* [Material]

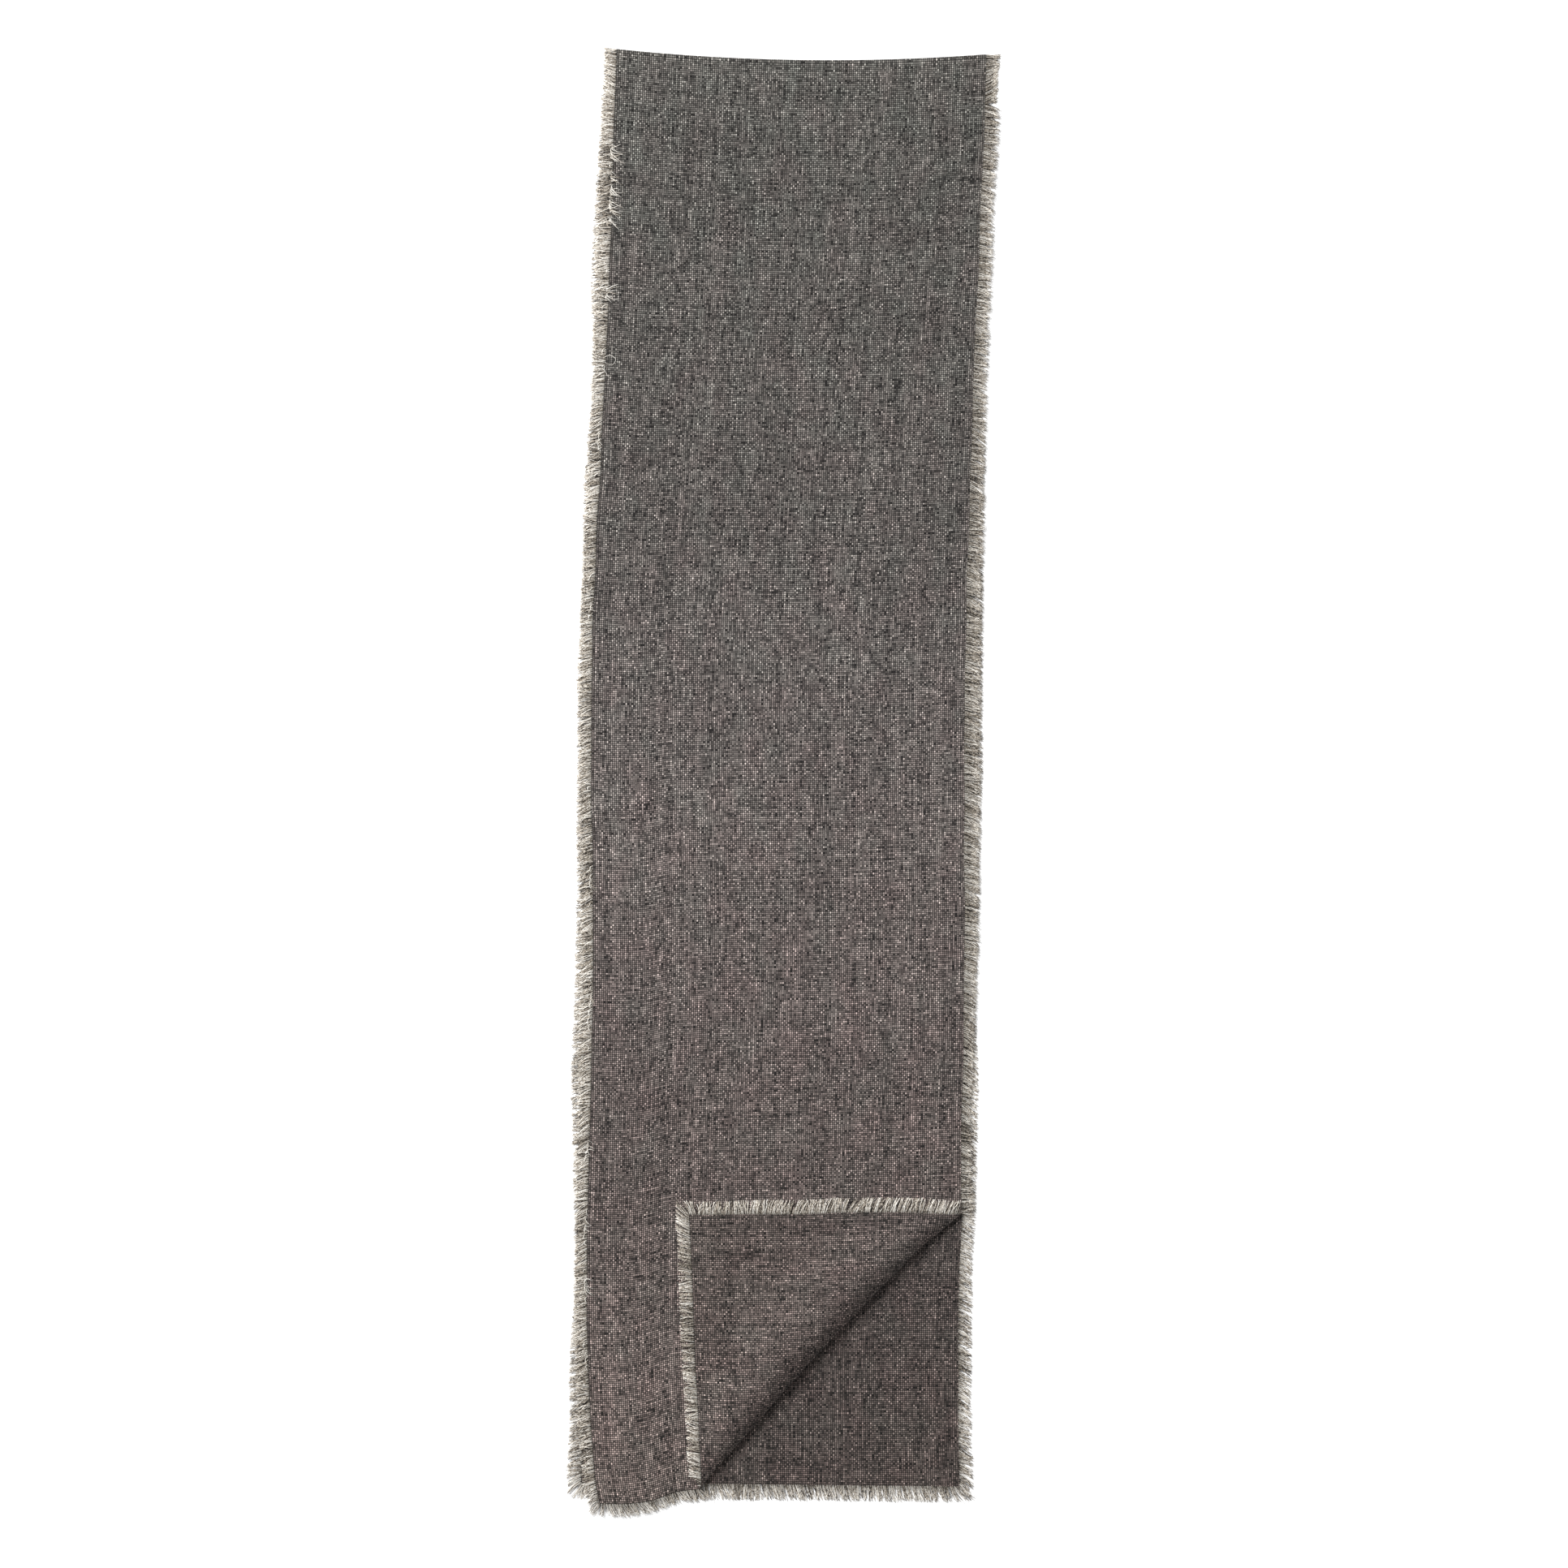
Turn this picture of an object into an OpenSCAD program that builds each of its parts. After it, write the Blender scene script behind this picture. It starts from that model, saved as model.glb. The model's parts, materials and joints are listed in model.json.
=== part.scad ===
// Table runner with frayed edges, folded once across its length and laid flat,
// with one corner of the upper layer turned back.
//
// One length of plain-woven cloth. The fringe is the cloth's own yarns, freed
// of the cross yarns, and a row of lockstitch (needle thread on the face,
// bobbin thread on the reverse) stops the fraying. The cloth is cut into a
// lower half, an upper half and a corner at its two folds, so that each fold
// can open: the half fold about a line along X, the corner fold about a slant.
//
// +Z up, Y along the runner with the half fold at the +Y end, the origin at
// the centre of the bounding box on the surface that the runner lies on.

/* [Cloth] */
// Width of the woven cloth between the fringes
cloth_w = 351; // [300:1:400]
// Thickness of the woven cloth
cloth_t = 1.2; // [0.8:0.1:1.4]
// Free space between the two layers
layer_gap = 2.0; // [1.6:0.1:3.0]
// Distance from the origin to the line of the half fold
fold_y = 695; // [690:1:720]

/* [Fringe] */
// Length of the frayed yarns past the cloth
fringe_len = 13.2; // [8:0.1:20]
// Reach of the left fringes, which curl back on themselves
left_fringe_len = 10.5; // [6:0.1:18]
// Thickness of the fringe as it lies
fringe_t = 1.0; // [0.6:0.1:1.2]

/* [Lockstitch] */
// Distance from the cloth's edge to the row of stitches
stitch_in = 1.6; // [1.2:0.1:6]
// Width of the sewing thread as it lies
thread_w = 0.6; // [0.4:0.1:0.8]
// Depth that each thread sinks into the cloth
thread_d = 0.35; // [0.2:0.05:0.4]

/* [Turned corner] */
// How far up the right edge the corner is turned
turn_up = 258; // [230:1:270]
// Slant of the corner's fold to the X axis
turn_angle = 47.5; // [45:0.5:50]
// Outer radius of the soft roll where the corner turns back
roll_r = 6; // [4:0.5:7]
// Distance over which the roll runs out onto the turned corner
roll_run = 30; // [20:1:50]
// Free space between the turned corner and the cloth it lies on
turn_gap = 0.4; // [0.3:0.1:1.0]

/* [Hidden] */
$fn = 64;

cloth_colour = [0.36, 0.33, 0.31];
fringe_colour = [0.80, 0.77, 0.71];
thread_colour = [0.24, 0.22, 0.21];

// Heights of the two layers
upper_z = cloth_t + layer_gap;
fold_z = (2 * cloth_t + layer_gap) / 2;
fold_ro = fold_z;
fold_ri = layer_gap / 2;
// Room between bodies that move against each other
clear = 0.3;

// How far the middle of each layer wanders from the Y axis along its length
function lower_sway(y) = lookup(y, [[-697, 3.5], [-360, 5], [-280, 4], [0, 1], [210, -1], [697, 3]]);
function upper_sway(y) = lookup(y, [[-684, 15.5], [-668, 12], [-600, 5], [-477, -1], [-232, -1], [-139, -2], [14, -7], [167, -8], [290, -4.5], [477, 0.5], [697, 3]]);
// Where each layer's cloth ends, across its width
function lower_end(x) = lookup(x, [[-190, -662], [190, -658]]);
function upper_end(x) = lookup(x, [[-160, -684], [-137, -684], [-110, -680], [-87, -672], [-61, -668], [53, -661], [186, -654]]);

half_w = cloth_w / 2;
ys_lower = [fold_y, 450, 210, 0, -140, -280, -360, -500];
ys_upper = [fold_y, 477, 290, 167, 14, -139, -232, -354, -477, -600, -668];

function lower_x(y, s) = s * half_w + lower_sway(y);
function upper_x(y, s) = s * half_w + upper_sway(y);
lower_bl = [lower_x(-662, -1), lower_end(lower_x(-662, -1))];
lower_br = [lower_x(-658, 1), lower_end(lower_x(-658, 1))];
upper_bl = [-160, -684];
upper_br = [186, -654];

// The fold line of the corner, along the middle of its roll, from the right
// edge at fold_a down to the end at fold_b
fold_a = [176.5, upper_br[1] + turn_up];
fold_len = (fold_a[1] - upper_end(-73)) / sin(turn_angle);
fold_b = fold_a - fold_len * [cos(turn_angle), sin(turn_angle)];
// Height of the line that the corner turns about, midway between its two places
hinge_z = upper_z + cloth_t + turn_gap / 2;

// Points down one side of a layer, from the fold to the end, d outside its edge
function lower_side(s, d) = concat(
    [for (y = ys_lower) [lower_x(y, s) + s * d, y]],
    [(s > 0 ? lower_br : lower_bl) + [s * d, 0]]);
// The upper layer's right side runs straight down past the corner fold
ys_right = [fold_y, 477, 290, 167, 14, -139, -232, -354];
function upper_side(s, d) = s < 0
    ? concat([for (y = ys_upper) [upper_x(y, -1) - d, y]], [upper_bl + [-d, 0]])
    : concat([for (y = ys_right) [upper_x(y, 1) + d, y]], [[176 + d, -400], upper_br + [d, 0]]);
// Points along the end of a layer, from left to right, d beyond its edge
function lower_edge(d) = [lower_bl + [0, -d], lower_br + [0, -d]];
upper_edge_x = [-160, -137, -110, -87, -61, 53, 186];
function upper_edge(d) = [for (x = upper_edge_x) [x, upper_end(x) - d]];

function backwards(v) = [for (i = [len(v) - 1:-1:0]) v[i]];
// A band between two lines of points
module band(a, b) { polygon(concat(a, backwards(b))); }

module slab(z, t) { translate([0, 0, z]) linear_extrude(height = t) children(); }

// --- outlines ---
module lower_outline() { polygon(concat(lower_side(-1, 0), backwards(lower_side(1, 0)))); }
module upper_outline() { polygon(concat(upper_side(-1, 0), [for (i = [1:5]) upper_edge(0)[i]], backwards(upper_side(1, 0)))); }

// The line round three sides of a layer, d inside its edge
function lower_line(d) = concat(
    [for (y = ys_lower) [lower_x(y, -1) + d, y]],
    [lower_bl + [d, d], lower_br + [-d, d]],
    backwards([for (y = ys_lower) [lower_x(y, 1) - d, y]]));
function upper_line(d) = concat(
    [for (y = ys_upper) [upper_x(y, -1) + d, y]],
    [upper_bl + [d, d]],
    [for (i = [1:5]) [upper_edge_x[i], upper_end(upper_edge_x[i]) + d]],
    [upper_br + [-d, d], [176 - d, -400]],
    backwards([for (y = ys_right) [upper_x(y, 1) - d, y]]));
// The run of thread round a layer
module lower_run(w) { band(lower_line(stitch_in - w / 2), lower_line(stitch_in + w / 2)); }
module upper_run(w) { band(upper_line(stitch_in - w / 2), upper_line(stitch_in + w / 2)); }

// Everything on the corner's side of its fold line, further than g past it
module past_fold(g) {
    translate([fold_b[0], fold_b[1], -5]) rotate([0, 0, turn_angle])
        translate([-150, -300 - g, 0]) cube([fold_len + 300, 300, 40]);
}
module short_of_fold() {
    difference() { children(); past_fold(0); }
}

// Turns a piece of the flat corner back about the line of its fold
module turn_back() {
    translate([fold_a[0], fold_a[1], hinge_z]) rotate([0, 0, turn_angle])
        rotate([180, 0, 0])
            rotate([0, 0, -turn_angle]) translate([-fold_a[0], -fold_a[1], -hinge_z])
                intersection() { children(); past_fold(2 * clear); }
}

// Half a tube about the line of the half fold, opening towards -Y
module half_fold_tube(x0, x1, ro, ri) {
    translate([x0, fold_y, fold_z]) rotate([0, 90, 0]) difference() {
        cylinder(r = ro, h = x1 - x0);
        translate([0, 0, -1]) cylinder(r = ri, h = x1 - x0 + 2);
        translate([-ro - 1, -2 * ro, -1]) cube([2 * ro + 2, 2 * ro, x1 - x0 + 2]);
    }
}

// The soft roll of the corner fold, t thick, from s0 to s1 along it: half a
// tube that rises from the upper cloth, and a ramp down onto the turned corner
module corner_roll(s0, s1, t) {
    top = upper_z + 2 * roll_r;
    foot = hinge_z + turn_gap / 2 + cloth_t + clear;
    translate([fold_b[0], fold_b[1], 0]) rotate([0, 0, turn_angle])
        translate([s0, 0, 0]) rotate([90, 0, 90]) linear_extrude(height = s1 - s0) {
            difference() {
                translate([0, upper_z + roll_r]) circle(r = roll_r);
                translate([0, upper_z + roll_r]) circle(r = roll_r - t);
                translate([0, upper_z - 1]) square([2 * roll_r, 2 * roll_r + 2]);
            }
            polygon([[0, top - t], [0, top], [roll_run, foot + t], [roll_run, foot]]);
        }
}

// --- lower half ---
module lower_needle_thread() { color(thread_colour) slab(0, thread_d) lower_run(thread_w); }
module lower_bobbin_thread() { color(thread_colour) slab(cloth_t - thread_d, thread_d) lower_run(thread_w); }
module lower_cloth() {
    color(cloth_colour) difference() {
        slab(0, cloth_t) lower_outline();
        lower_needle_thread();
        lower_bobbin_thread();
    }
}
module lower_fringe_left() { color(fringe_colour) slab(0, fringe_t) band(lower_side(-1, 0), lower_side(-1, left_fringe_len)); }
module lower_fringe_right() { color(fringe_colour) slab(0, fringe_t) band(lower_side(1, 0), lower_side(1, fringe_len)); }
module lower_fringe_end() { color(fringe_colour) slab(0, fringe_t) band(lower_edge(0), lower_edge(fringe_len)); }
fold_l = lower_x(fold_y, -1);
fold_r = lower_x(fold_y, 1);
module half_fold_roll() { color(cloth_colour) half_fold_tube(fold_l, fold_r, fold_ro, fold_ri); }
module half_fold_fringe_left() { color(fringe_colour) half_fold_tube(fold_l - left_fringe_len, fold_l, fold_ro, fold_ro - fringe_t); }
module half_fold_fringe_right() { color(fringe_colour) half_fold_tube(fold_r, fold_r + fringe_len, fold_ro, fold_ro - fringe_t); }

// --- upper half ---
module upper_face() { slab(upper_z, cloth_t) upper_outline(); }
module upper_needle() { slab(upper_z + cloth_t - thread_d, thread_d) upper_run(thread_w); }
module upper_bobbin() { slab(upper_z, thread_d) upper_run(thread_w); }
// Keeps the upper half clear of the half fold
module off_the_fold() {
    intersection() {
        children();
        translate([-300, -800, -5]) cube([600, 800 + fold_y - clear, 40]);
    }
}
module upper_cloth() {
    color(cloth_colour) short_of_fold() off_the_fold() difference() {
        upper_face();
        upper_needle();
        upper_bobbin();
    }
}
module upper_needle_thread() { color(thread_colour) short_of_fold() off_the_fold() upper_needle(); }
module upper_bobbin_thread() { color(thread_colour) short_of_fold() off_the_fold() upper_bobbin(); }
module upper_left_strip() { slab(upper_z, fringe_t) band(upper_side(-1, 0), upper_side(-1, left_fringe_len)); }
module upper_right_strip() { slab(upper_z, fringe_t) band(upper_side(1, 0), upper_side(1, fringe_len)); }
module upper_end_strip() { slab(upper_z, fringe_t) band(upper_edge(0), upper_edge(fringe_len)); }
module upper_fringe_left() { color(fringe_colour) off_the_fold() upper_left_strip(); }
module upper_fringe_right() { color(fringe_colour) short_of_fold() off_the_fold() upper_right_strip(); }
module upper_fringe_end() { color(fringe_colour) short_of_fold() upper_end_strip(); }
module corner_fold_roll() { color(cloth_colour) corner_roll(0, fold_len, cloth_t); }
module corner_fold_fringe_side() { color(fringe_colour) corner_roll(fold_len, fold_len + fringe_len, fringe_t); }
module corner_fold_fringe_end() { color(fringe_colour) corner_roll(-fringe_len, 0, fringe_t); }

// --- turned corner ---
module corner_cloth() {
    color(cloth_colour) turn_back() difference() {
        upper_face();
        upper_needle();
        upper_bobbin();
    }
}
module corner_needle_thread() { color(thread_colour) turn_back() upper_needle(); }
module corner_bobbin_thread() { color(thread_colour) turn_back() upper_bobbin(); }
module corner_fringe_side() { color(fringe_colour) turn_back() upper_right_strip(); }
module corner_fringe_end() { color(fringe_colour) turn_back() upper_end_strip(); }

lower_cloth();
half_fold_roll();
half_fold_fringe_left();
half_fold_fringe_right();
lower_fringe_left();
lower_fringe_right();
lower_fringe_end();
lower_needle_thread();
lower_bobbin_thread();
upper_cloth();
corner_fold_roll();
corner_fold_fringe_side();
corner_fold_fringe_end();
upper_fringe_left();
upper_fringe_right();
upper_fringe_end();
upper_needle_thread();
upper_bobbin_thread();
corner_cloth();
corner_fringe_side();
corner_fringe_end();
corner_needle_thread();
corner_bobbin_thread();
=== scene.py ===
import json
import math
import bpy
import numpy as np
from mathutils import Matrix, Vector


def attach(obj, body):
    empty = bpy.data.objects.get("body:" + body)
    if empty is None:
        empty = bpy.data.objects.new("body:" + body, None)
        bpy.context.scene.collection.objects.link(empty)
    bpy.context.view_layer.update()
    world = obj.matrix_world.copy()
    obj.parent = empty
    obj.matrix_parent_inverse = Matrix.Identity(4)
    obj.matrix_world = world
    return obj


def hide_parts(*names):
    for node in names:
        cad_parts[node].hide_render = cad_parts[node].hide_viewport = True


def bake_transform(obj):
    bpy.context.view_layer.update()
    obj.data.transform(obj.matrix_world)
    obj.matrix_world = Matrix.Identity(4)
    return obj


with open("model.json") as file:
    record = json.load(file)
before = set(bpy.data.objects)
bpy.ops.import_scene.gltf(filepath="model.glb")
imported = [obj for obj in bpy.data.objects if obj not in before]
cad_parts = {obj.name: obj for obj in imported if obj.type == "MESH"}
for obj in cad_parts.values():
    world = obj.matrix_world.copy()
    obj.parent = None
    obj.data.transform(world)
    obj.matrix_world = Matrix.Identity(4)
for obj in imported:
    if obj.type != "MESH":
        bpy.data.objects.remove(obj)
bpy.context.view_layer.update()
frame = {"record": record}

# ---------------------------------------------------------------- the frame
# Everything below is worked out in millimetres and turned into metres when a
# mesh is made. The two folds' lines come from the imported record.
joints = {j["name"]: j for j in frame["record"]["behaviour"]["joints"]}
FOLD_Y, FOLD_Z = [1000 * v for v in joints["half_fold"]["pos_m"][1:]]
TURN = np.array(joints["corner_fold"]["pos_m"]) * 1000
TURN_E = np.array(joints["corner_fold"]["axis"][:2], float)
TURN_E /= np.linalg.norm(TURN_E)
TURN_N = np.array([TURN_E[1], -TURN_E[0]])      # towards the turned corner, laid flat
TURN_HALF = 184.0
TURN_A = TURN[:2] + TURN_HALF * TURN_E          # where the fold starts on the right edge
SPAN = math.radians(179.8)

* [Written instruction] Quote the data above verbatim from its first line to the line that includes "runner lies on.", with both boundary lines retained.

* [Task solution]
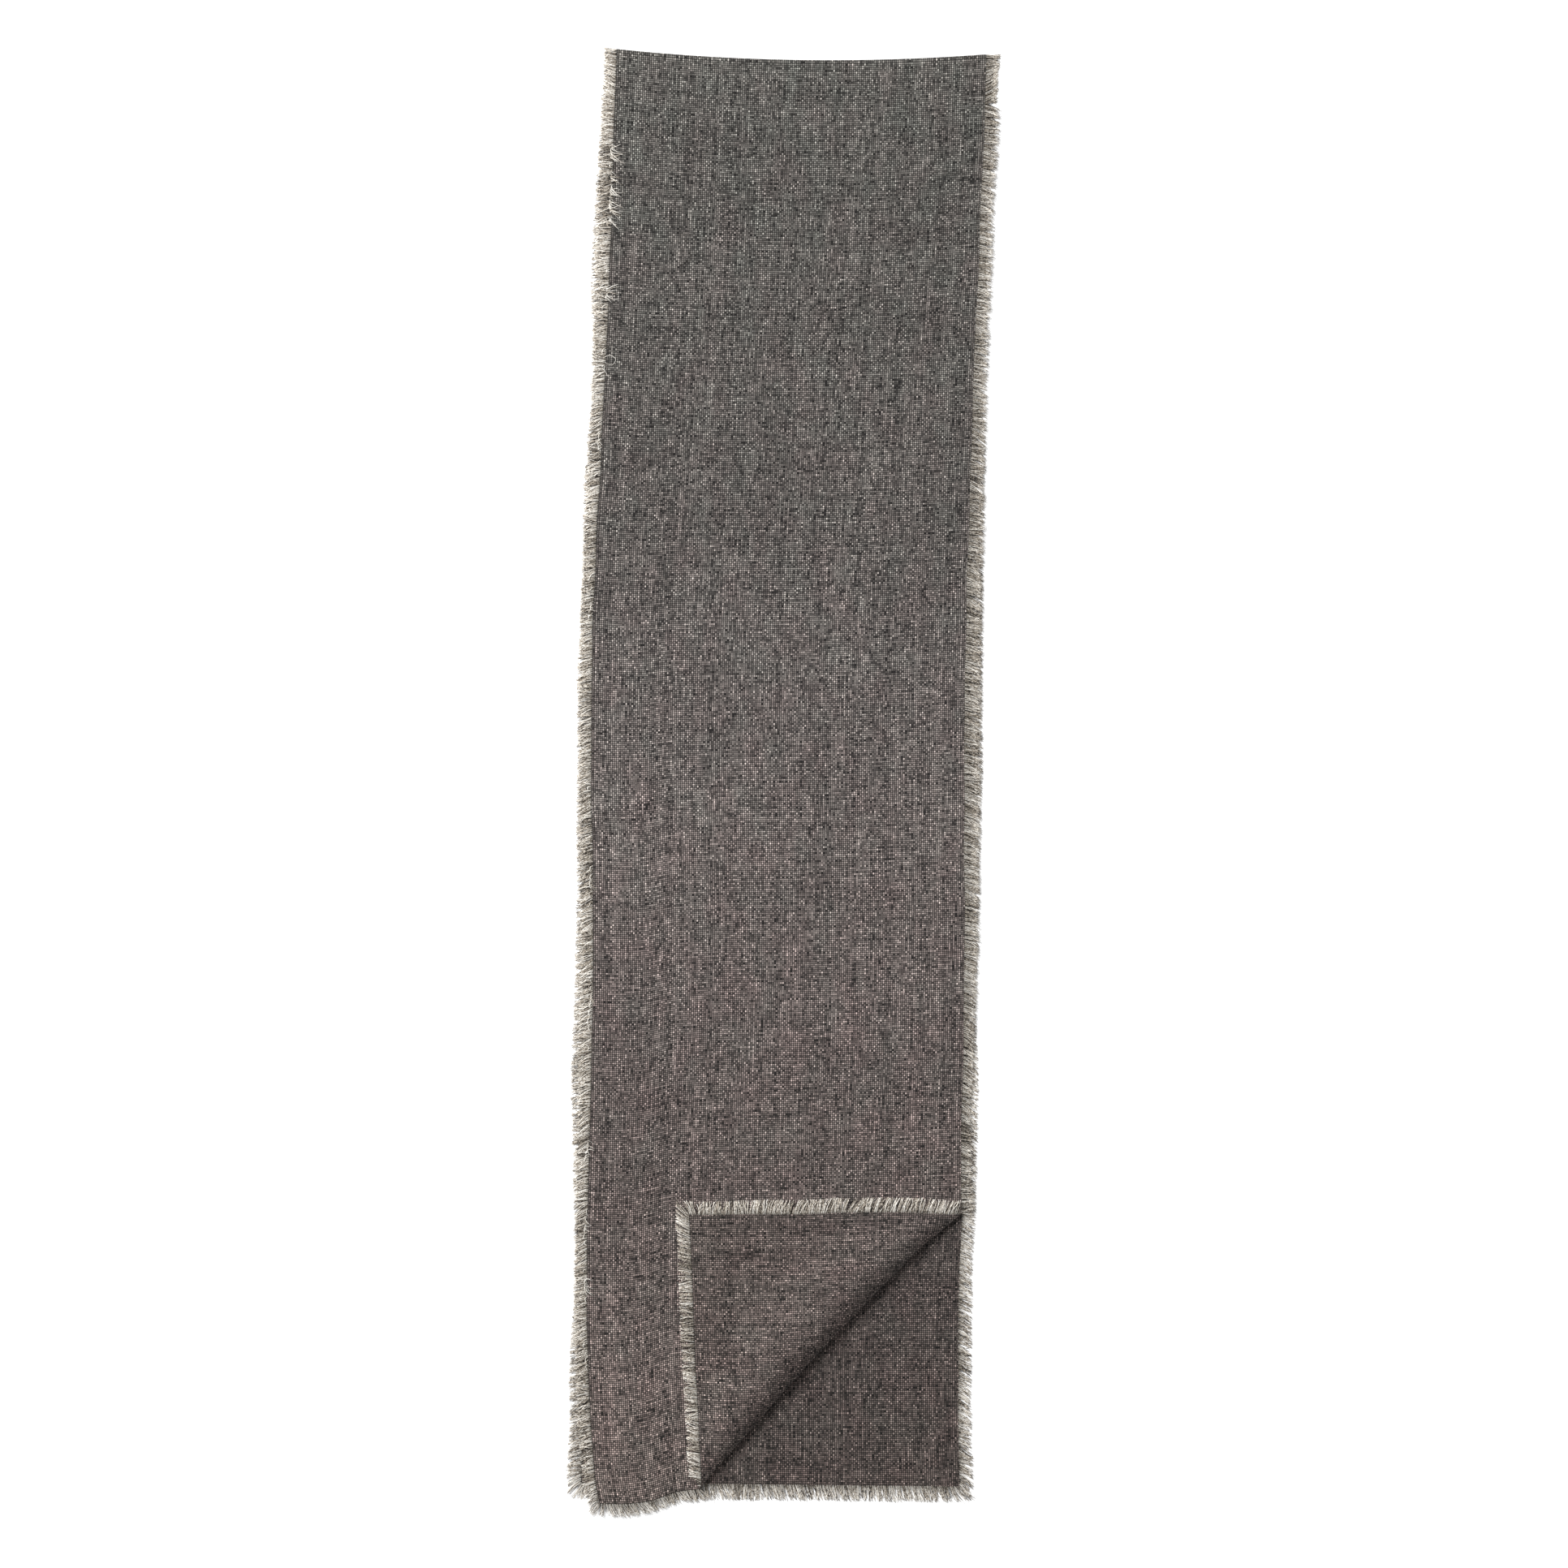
Turn this picture of an object into an OpenSCAD program that builds each of its parts. After it, write the Blender scene script behind this picture. It starts from that model, saved as model.glb. The model's parts, materials and joints are listed in model.json.
=== part.scad ===
// Table runner with frayed edges, folded once across its length and laid flat,
// with one corner of the upper layer turned back.
//
// One length of plain-woven cloth. The fringe is the cloth's own yarns, freed
// of the cross yarns, and a row of lockstitch (needle thread on the face,
// bobbin thread on the reverse) stops the fraying. The cloth is cut into a
// lower half, an upper half and a corner at its two folds, so that each fold
// can open: the half fold about a line along X, the corner fold about a slant.
//
// +Z up, Y along the runner with the half fold at the +Y end, the origin at
// the centre of the bounding box on the surface that the runner lies on.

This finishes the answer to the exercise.